Claria Medical, Inc., Mountain View CA

Investigators

Abstract

The broader impact/commercial potential of this Small Business Innovation Research (SBIR) Phase I project is to provide a safer, faster, and more cost-effective solution for hysterectomy. In the US, approximately 500,000 hysterectomies are performed per year, typically for uterine enlargement as a result of fibroids. There is an urgent need for an improved solution in approximately 30% of these cases involving significantly enlarged uteri. Currently the gold standard for hysterectomy, contained manual morcellation, is an off-label technique, which is slow (10 or more scalpel blades and 20-40 minutes), and ineffective at containing potentially cancerous cells (8-41% documented container breaches). An alternative, open surgery, is costly and has high morbidity / mortality (1:5000 mortality, 1:20 serious complications), with additional complications in underserved populations.

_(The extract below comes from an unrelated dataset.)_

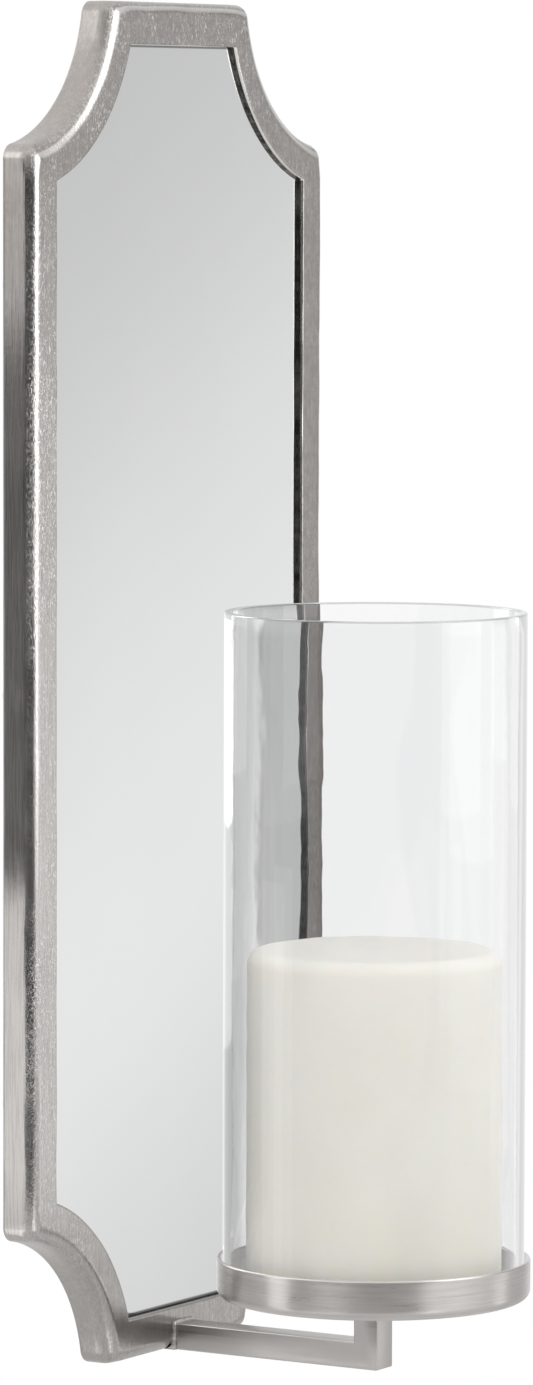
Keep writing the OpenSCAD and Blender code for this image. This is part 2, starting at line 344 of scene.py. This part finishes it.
def ivory_wax():
    """Ivory wax: light passes into it, the foot is a little greener, and the skin is mottled."""
    s = Shader("ivory wax", (0.88, 0.85, 0.74), Roughness=0.5, IOR=1.44, Specular_IOR_Level=0.25)
    s.main.inputs["Subsurface Weight"].default_value = 0.6
    s.main.inputs["Subsurface Radius"].default_value = (1.0, 0.75, 0.45)
    s.main.inputs["Subsurface Scale"].default_value = 6 * MM
    height = s.add("ShaderNodeSeparateXYZ", {"Vector": s.place}).outputs["Z"]
    up = s.spread(height, WAX_LOW.z, WAX_HIGH.z, 0.0, 1.0)
    body = s.mix(up, (0.85, 0.826, 0.74), (0.88, 0.863, 0.805))
    cloud = s.noise(38, 38, 26, 4)
    skin = s.noise(240, 240, 240, 4)
    tone = s.mix(s.spread(cloud, 0.35, 0.7, 0.0, 0.5), body, (0.92, 0.91, 0.87))
    return s.feed(Base_Color=tone, Roughness=s.spread(skin, 0.3, 0.7, 0.45, 0.6),
                  Normal=s.bump(skin, 0.12 * MM, 0.25, s.bump(cloud, 0.5 * MM, 0.35)))


def zinc():
    """Zinc plate: pale, with a faint crystal mottle."""
    s = Shader("zinc plate", (0.66, 0.67, 0.69), Metallic=1.0)
    spangle = s.add("ShaderNodeTexVoronoi", {"Vector": s.scaled(900, 900, 900)}, Scale=1.0)
    tone = s.mix(spangle.outputs["Color"], (0.56, 0.57, 0.6), (0.76, 0.77, 0.79))
    fine = s.noise(700, 700, 700, 3)
    return s.feed(Base_Color=tone, Roughness=s.spread(fine, 0.3, 0.7, 0.28, 0.46),
                  Normal=s.bump(fine, 0.02 * MM, 0.4))


def fibreboard():
    """Black-faced fibreboard, with a pressed fibre texture."""
    s = Shader("fibreboard", (0.05, 0.048, 0.045), Roughness=0.7)
    fibre = s.noise(900, 900, 240, 5, 0.7, 0.8)
    return s.feed(Base_Color=s.mix(fibre, (0.022, 0.021, 0.02), (0.075, 0.07, 0.066)),
                  Roughness=s.spread(fibre, 0.3, 0.7, 0.6, 0.85),
                  Normal=s.bump(fibre, 0.15 * MM, 0.5))


def card():
    """Grey-brown card, with short fibres."""
    s = Shader("liner card", (0.5, 0.4, 0.28), Roughness=0.9)
    fibre = s.noise(700, 700, 700, 4, 0.7)
    return s.feed(Base_Color=s.mix(fibre, (0.38, 0.3, 0.2), (0.55, 0.45, 0.33)),
                  Normal=s.bump(fibre, 0.1 * MM, 0.5))


def felt():
    """Pressed felt: matted fibres with a soft sheen."""
    s = Shader("felt", (0.09, 0.08, 0.07), Roughness=1.0)
    s.main.inputs["Sheen Weight"].default_value = 0.5
    fibre = s.noise(2200, 2200, 2200, 4, 0.75, 1.5)
    return s.feed(Base_Color=s.mix(fibre, (0.05, 0.045, 0.04), (0.16, 0.145, 0.13)),
                  Normal=s.bump(fibre, 0.3 * MM, 0.8))


def cotton():
    """Braided cotton, stiff with wax."""
    s = Shader("waxed cotton", (0.88, 0.865, 0.82), Roughness=0.6)
    plait = s.noise(1500, 1500, 2600, 3)
    return s.feed(Base_Color=s.mix(plait, (0.84, 0.825, 0.78), (0.91, 0.9, 0.86)),
                  Normal=s.bump(plait, 0.2 * MM, 0.7))


# ---- the frame ----

# The outline is worked out at insets this far apart, and read between them
INSET_STEP = 0.25 * MM
# How much rounder the casting's front edge is along its scoops, and how far past them that fades
SCOOP_SOFTENING = 1.7 * MM
SOFT_REACH = 9 * MM
# How many stretches the straight sides and ends are cut into
SIDE_CUTS, END_CUTS = 150, 40
# Rows of the moulding's section that get the painted shade: its lip's inner wall and the rebate
# behind it
RECESS_START, RECESS_END = 4, 1


def outline(inset):
    """The frame's outline drawn in by inset, as points of (x, z - MIDDLE_Z)."""
    r = max(TIP_R - inset, SHARP_TIP)
    across = SCOOP_OFF + inset + r
    along = math.sqrt((SCOOP_R + inset + r) ** 2 - across ** 2)
    turn = math.degrees(math.atan2(along, across))
    cx, cz = HALF_W + SCOOP_OFF, HALF_H + SCOOP_OFF
    scoop = arc(cx, cz, SCOOP_R + inset, 180 + turn, 90 - 2 * turn, 40)
    corner = np.concatenate([
        arc(cx - across, cz - along, r, 0, turn, 10),
        scoop[1:-1],
        arc(cx - along, cz - across, r, 90 - turn, turn, 10)])
    left = (corner * (-1, 1))[::-1]
    corners = [corner, left, corner * (-1, -1), left * (-1, -1)]
    points = []
    for k, here in enumerate(corners):
        points.append(here)
        cuts = SIDE_CUTS if k % 2 else END_CUTS
        along = np.arange(1, cuts)[:, None] / cuts
        points.append(here[-1] + (corners[(k + 1) % 4][0] - here[-1]) * along)
    return np.concatenate(points)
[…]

The proposed project will develop an improved tissue extraction solution to increase patient safety for all communities and reduce associated health care costs. This Small Business Innovation Research (SBIR) Phase I project carries out fundamental materials, manufacturing process and systems integration research as a foundation for development of a novel minimally invasive hysterectomy toolset. The ultimate goal of the research is to enable a hysterectomy tissue extraction system that: 1) lowers the risk of cancer spread and reduces morbidity and mortality during minimally invasive surgery; 2) saves 20-40 minutes of operative time out of a 2-hour procedure; 3) enables conversion of open hysterectomies to minimally invasive surgeries–reducing healthcare costs by thousands of dollars per patient. This Phase I project will develop and rigorously evaluate a novel technical solution to the surgical challenge of removing a large tissue mass from the body safely and as non-invasively as possible. The innovations developed in this Phase I project are applicable to numerous procedures besides hysterectomy (including myomectomy, oophorectomy and others) and have the potential to broadly impact how minimally invasive tissue extraction is performed across surgical fields. This award reflects NSF's statutory mission and has been deemed worthy of support through evaluation using the Foundation's intellectual merit and broader impacts review criteria.